Reproduce the first line and every line after it, exactly, through the one containing "bpy.context.scene.collection.objects.link(light)". Leave out the rest.

**SUPPLIED MATERIAL**
* * * * * * * * *

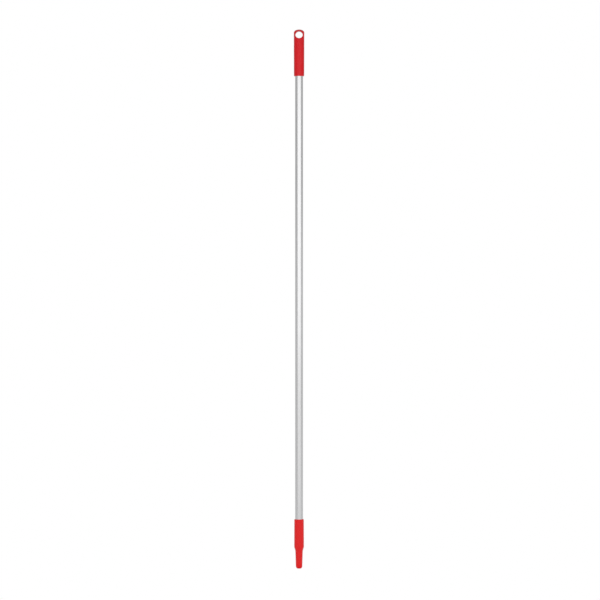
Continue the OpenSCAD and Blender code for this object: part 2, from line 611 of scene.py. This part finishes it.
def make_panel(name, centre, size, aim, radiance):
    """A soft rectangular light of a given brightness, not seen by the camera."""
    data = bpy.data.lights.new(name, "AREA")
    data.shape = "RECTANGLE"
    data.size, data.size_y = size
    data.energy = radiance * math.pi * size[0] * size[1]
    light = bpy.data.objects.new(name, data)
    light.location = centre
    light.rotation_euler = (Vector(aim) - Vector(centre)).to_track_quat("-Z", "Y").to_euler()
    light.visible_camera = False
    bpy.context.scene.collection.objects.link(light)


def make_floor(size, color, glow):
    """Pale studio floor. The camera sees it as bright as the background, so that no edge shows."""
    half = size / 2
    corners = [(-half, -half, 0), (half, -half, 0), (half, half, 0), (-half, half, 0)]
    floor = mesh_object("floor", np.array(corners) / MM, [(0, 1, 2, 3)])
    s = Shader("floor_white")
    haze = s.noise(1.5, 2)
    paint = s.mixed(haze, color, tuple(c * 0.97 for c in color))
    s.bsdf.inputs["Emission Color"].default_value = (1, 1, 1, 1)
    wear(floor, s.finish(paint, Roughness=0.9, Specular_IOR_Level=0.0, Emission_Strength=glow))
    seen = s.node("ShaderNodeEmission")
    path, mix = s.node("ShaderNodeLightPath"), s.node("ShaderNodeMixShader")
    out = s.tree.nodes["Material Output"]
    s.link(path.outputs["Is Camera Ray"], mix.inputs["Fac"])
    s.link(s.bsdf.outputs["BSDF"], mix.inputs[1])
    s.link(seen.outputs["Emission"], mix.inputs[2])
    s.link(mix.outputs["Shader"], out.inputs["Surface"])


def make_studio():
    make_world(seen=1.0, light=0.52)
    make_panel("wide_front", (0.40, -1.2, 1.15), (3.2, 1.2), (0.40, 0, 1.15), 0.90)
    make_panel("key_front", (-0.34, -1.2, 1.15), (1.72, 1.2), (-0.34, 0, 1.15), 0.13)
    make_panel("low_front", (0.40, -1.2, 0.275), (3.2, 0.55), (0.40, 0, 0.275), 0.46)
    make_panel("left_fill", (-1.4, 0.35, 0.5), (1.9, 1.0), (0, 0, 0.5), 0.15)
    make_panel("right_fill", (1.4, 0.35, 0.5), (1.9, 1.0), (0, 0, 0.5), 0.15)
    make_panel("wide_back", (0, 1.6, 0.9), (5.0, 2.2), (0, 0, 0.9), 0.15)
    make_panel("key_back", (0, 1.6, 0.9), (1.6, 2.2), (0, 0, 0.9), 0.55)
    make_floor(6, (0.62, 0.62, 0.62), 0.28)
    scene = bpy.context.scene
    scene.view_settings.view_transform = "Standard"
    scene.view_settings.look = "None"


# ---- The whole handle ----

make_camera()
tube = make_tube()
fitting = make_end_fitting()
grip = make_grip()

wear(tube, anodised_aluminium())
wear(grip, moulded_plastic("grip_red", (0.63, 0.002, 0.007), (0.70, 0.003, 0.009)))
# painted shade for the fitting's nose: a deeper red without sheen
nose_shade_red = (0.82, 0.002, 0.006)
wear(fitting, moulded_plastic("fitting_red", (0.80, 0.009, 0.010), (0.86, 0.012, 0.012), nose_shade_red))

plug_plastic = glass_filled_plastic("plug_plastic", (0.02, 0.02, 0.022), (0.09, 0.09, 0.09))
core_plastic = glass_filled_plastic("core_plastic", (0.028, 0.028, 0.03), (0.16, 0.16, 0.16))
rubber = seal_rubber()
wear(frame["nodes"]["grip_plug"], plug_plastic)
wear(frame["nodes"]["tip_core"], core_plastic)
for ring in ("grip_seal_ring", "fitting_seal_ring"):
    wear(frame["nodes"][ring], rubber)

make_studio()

* * * * * * * * *

**EXERCISE RESULT**
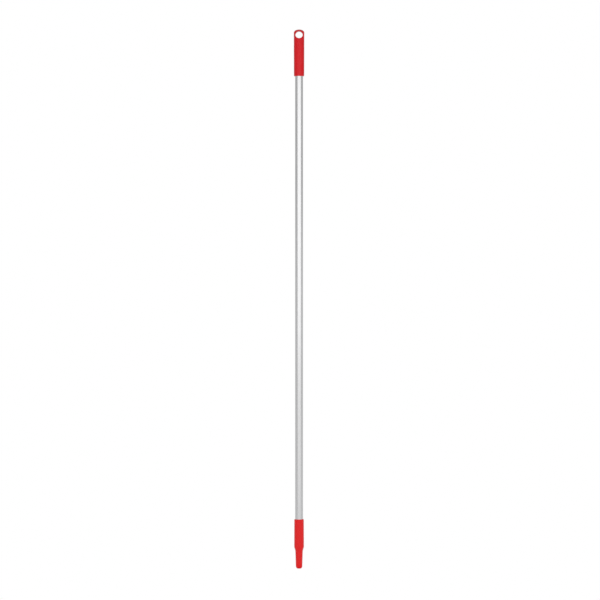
Continue the OpenSCAD and Blender code for this object: part 2, from line 611 of scene.py. This part finishes it.
def make_panel(name, centre, size, aim, radiance):
    """A soft rectangular light of a given brightness, not seen by the camera."""
    data = bpy.data.lights.new(name, "AREA")
    data.shape = "RECTANGLE"
    data.size, data.size_y = size
    data.energy = radiance * math.pi * size[0] * size[1]
    light = bpy.data.objects.new(name, data)
    light.location = centre
    light.rotation_euler = (Vector(aim) - Vector(centre)).to_track_quat("-Z", "Y").to_euler()
    light.visible_camera = False
    bpy.context.scene.collection.objects.link(light)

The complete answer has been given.